Like Southwest in the U.S., Ryanair currently has an all-Boeing fleet of 737s, so Boeing may have an edge with the 787.

O'Leary told the magazine that Ryanair intends to launch the new long-haul airline around the turn of the decade. Routes would include five or six US cities from its 23 European bases.

Fares could be as as low as $12, O'Leary said.

Here is some of the Flight article:

There has long been speculation that Ryanair will enter the long-haul market, but this is the first time O'Leary has outlined concrete plans. In an exclusive interview to be published in next week's Flight International magazine, he says the recent Open Skies agreement, which allows airlines to operate transatlantic flights without individual national bilateral deals from 2008, has made it possible.


With "the cheapest fare €10 ($12)", O'Leary expects the services, to secondary airports such as Baltimore, Providence in Rhode Island and New York Long Island Islip Macarthur "to be full". He expects sales of food, drink, duty-free goods and in-flight entertainment to be a major revenue earner.

However, the new airline will have a "premium class" pitched against "the best in the business" such as Virgin Atlantic.

O'Leary says he has already had speculative approaches from US airports and is confident the venture will succeed despite the failure of several transatlantic low-fare airlines over the years.

"By mid 2009, we will be carrying 70 million passengers at 23 bases across Europe," he says. "It will be relatively straightforward for us to do a deal for 40 to 50 long-haul aircraft and connect these bases transatlantically. There would be no one to touch us."

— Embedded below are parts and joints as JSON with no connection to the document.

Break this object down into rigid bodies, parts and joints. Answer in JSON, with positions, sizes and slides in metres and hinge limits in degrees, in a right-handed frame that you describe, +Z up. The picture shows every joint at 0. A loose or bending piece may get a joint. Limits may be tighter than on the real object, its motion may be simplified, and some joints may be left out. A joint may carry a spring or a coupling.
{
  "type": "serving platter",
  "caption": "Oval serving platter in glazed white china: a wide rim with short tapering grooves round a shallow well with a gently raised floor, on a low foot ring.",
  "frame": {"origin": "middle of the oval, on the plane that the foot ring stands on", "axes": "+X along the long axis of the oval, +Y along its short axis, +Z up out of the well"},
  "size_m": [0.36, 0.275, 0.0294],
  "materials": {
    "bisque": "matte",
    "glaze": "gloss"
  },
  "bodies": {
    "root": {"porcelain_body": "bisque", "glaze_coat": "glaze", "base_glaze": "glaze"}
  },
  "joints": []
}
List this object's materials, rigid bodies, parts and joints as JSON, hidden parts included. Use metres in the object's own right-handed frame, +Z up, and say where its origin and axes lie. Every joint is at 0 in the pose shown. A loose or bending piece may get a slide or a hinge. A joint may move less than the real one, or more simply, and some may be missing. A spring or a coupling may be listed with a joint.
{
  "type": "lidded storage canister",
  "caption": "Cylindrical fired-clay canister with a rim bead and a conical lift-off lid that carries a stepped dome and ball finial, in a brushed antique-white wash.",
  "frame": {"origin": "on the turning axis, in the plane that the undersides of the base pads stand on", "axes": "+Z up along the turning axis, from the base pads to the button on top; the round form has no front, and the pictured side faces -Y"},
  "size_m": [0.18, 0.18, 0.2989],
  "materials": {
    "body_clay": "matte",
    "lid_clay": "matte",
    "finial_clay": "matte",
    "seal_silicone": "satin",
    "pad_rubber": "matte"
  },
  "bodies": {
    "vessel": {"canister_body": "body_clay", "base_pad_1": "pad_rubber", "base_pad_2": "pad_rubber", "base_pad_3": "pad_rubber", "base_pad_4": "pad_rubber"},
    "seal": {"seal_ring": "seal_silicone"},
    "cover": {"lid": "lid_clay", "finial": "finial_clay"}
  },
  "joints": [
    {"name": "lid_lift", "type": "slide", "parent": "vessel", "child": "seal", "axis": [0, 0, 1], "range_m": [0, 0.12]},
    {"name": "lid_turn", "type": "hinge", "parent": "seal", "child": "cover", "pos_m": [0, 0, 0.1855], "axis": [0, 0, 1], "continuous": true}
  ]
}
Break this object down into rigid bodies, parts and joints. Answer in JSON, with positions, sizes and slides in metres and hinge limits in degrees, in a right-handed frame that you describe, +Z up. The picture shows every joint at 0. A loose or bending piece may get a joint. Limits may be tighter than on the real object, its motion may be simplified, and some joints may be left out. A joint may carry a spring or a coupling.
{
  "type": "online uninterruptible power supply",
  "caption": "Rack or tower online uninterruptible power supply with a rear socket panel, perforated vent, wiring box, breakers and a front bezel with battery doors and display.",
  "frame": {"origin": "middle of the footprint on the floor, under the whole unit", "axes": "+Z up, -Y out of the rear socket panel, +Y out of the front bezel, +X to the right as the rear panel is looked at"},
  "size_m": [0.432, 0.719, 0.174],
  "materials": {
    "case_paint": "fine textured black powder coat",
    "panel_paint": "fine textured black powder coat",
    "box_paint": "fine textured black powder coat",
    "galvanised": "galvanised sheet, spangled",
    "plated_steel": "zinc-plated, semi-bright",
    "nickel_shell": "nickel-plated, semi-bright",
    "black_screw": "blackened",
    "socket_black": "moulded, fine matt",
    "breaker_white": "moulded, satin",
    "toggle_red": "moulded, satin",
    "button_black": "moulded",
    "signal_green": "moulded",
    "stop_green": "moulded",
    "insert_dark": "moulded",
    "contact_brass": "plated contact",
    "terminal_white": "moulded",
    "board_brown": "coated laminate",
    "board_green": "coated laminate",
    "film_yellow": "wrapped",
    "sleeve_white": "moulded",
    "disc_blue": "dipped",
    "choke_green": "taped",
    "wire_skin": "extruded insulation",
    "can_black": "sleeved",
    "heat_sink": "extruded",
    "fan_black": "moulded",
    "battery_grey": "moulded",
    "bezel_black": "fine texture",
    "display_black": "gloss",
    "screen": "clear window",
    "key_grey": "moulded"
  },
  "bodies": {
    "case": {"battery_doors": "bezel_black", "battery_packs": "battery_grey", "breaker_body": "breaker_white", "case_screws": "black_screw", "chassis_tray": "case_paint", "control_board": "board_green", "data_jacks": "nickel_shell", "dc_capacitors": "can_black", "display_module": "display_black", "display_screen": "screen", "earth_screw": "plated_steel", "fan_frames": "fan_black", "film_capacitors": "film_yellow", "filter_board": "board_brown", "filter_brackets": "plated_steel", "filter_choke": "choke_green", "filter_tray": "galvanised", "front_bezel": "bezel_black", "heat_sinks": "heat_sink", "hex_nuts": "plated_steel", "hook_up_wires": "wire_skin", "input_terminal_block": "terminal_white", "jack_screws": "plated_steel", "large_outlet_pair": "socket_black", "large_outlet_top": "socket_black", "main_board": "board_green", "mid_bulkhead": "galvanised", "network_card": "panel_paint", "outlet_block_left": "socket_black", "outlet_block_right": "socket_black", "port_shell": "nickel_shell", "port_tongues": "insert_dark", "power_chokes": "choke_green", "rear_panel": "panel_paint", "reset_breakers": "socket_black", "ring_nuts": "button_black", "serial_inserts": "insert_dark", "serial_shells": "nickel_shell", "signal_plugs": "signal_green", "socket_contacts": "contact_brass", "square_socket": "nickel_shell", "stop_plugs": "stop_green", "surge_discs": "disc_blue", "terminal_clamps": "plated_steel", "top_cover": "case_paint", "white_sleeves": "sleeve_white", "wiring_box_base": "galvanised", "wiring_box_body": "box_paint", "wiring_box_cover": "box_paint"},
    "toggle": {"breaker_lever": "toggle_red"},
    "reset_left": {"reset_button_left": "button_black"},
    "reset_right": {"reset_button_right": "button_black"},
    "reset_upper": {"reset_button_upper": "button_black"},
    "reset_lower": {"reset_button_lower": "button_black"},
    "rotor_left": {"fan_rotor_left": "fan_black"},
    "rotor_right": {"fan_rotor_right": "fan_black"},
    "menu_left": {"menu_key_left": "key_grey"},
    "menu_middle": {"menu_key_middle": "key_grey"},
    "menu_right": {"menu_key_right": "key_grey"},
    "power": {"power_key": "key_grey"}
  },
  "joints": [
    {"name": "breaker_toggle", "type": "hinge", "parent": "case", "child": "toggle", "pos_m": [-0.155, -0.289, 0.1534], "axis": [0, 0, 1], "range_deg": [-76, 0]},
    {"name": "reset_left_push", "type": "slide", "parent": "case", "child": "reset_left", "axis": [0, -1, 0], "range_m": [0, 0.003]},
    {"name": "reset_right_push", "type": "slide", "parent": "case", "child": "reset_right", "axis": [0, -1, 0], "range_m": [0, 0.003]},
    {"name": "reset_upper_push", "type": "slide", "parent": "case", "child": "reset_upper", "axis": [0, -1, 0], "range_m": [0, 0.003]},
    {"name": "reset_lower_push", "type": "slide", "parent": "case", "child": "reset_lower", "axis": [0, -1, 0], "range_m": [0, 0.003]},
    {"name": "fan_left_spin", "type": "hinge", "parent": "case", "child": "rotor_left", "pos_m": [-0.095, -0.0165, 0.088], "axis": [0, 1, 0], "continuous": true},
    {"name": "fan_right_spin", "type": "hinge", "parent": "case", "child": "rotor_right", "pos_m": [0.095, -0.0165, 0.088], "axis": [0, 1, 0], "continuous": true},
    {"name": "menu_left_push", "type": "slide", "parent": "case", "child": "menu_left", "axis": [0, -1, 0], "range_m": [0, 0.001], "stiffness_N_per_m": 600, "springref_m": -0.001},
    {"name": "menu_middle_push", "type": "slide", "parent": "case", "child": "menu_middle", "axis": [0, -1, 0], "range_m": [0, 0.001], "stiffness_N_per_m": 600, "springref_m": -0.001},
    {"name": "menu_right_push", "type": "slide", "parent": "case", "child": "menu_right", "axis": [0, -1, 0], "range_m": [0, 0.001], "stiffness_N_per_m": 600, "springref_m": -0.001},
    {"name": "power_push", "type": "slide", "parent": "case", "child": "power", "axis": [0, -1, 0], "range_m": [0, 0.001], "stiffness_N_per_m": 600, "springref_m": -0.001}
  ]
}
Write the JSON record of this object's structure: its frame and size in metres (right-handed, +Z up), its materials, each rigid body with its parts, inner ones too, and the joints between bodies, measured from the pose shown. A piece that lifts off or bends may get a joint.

It would be brilliant to fly to the us for as little as 12 dollars most flights to the us are around 150 to 200 but i would imagine the flight for 200 euro would be a lot more comfortable than the 12 dollar flight. It would be excellent if O'Leary chose Shannon as one of the transatlantic bases

i also read somewhere that because ryanair is one of Boeing biggest customers with around 170 aircraft thay would be one of the first airlines to receive the 787 if they ordered and because they have only Boeing aircraft they will probably choose the 787

so a 787 at Shannon something to look forward to!!

sonyair
24th March 2008, 20:18
Yes indeed it would be great for snn it would be nice to see snn get the chance over the big d. God help aer lingus, they will lose a lot of passengers but at least they will have a direct city aiport and not miles outside of a city.

Can't wait to see the big ryans landing do.:D

cornish rebel
31st March 2008, 18:05
I did hear something about this on the radio but only just got the end of this does anyone know anymore on this at the moment I think would be great if ryanair do do this and of course from Shannon I already use ryanair for all my flights from Shannon to england Scotland or Europe

shaneslv
31st March 2008, 18:50
I serched the web and found this

"The new airline will be run entirely separately from Ryanair with its own executives and board and a different name, says O'Leary. There would be no cross-ticketing or connecting luggage. Running the long-haul operation as a subsidiary "would be a distraction for Ryanair", he says. "The minute you put a long-haul business on top of a short-haul operation you kill it."
The venture is being pursued independently of attempts to take over fellow Irish carrier Aer Lingus, something O'Leary says could still happen. However, Ryanair is not interested in the recently-privatised flag-carrier's Airbus A330-based long-haul operation and would sell or close that to focus on Aer Lingus's "mid-price, mid-frills" services from Dublin airport to major European airports such as London Heathrow and Paris Charles de Gaulle, running them separately from Ryanair.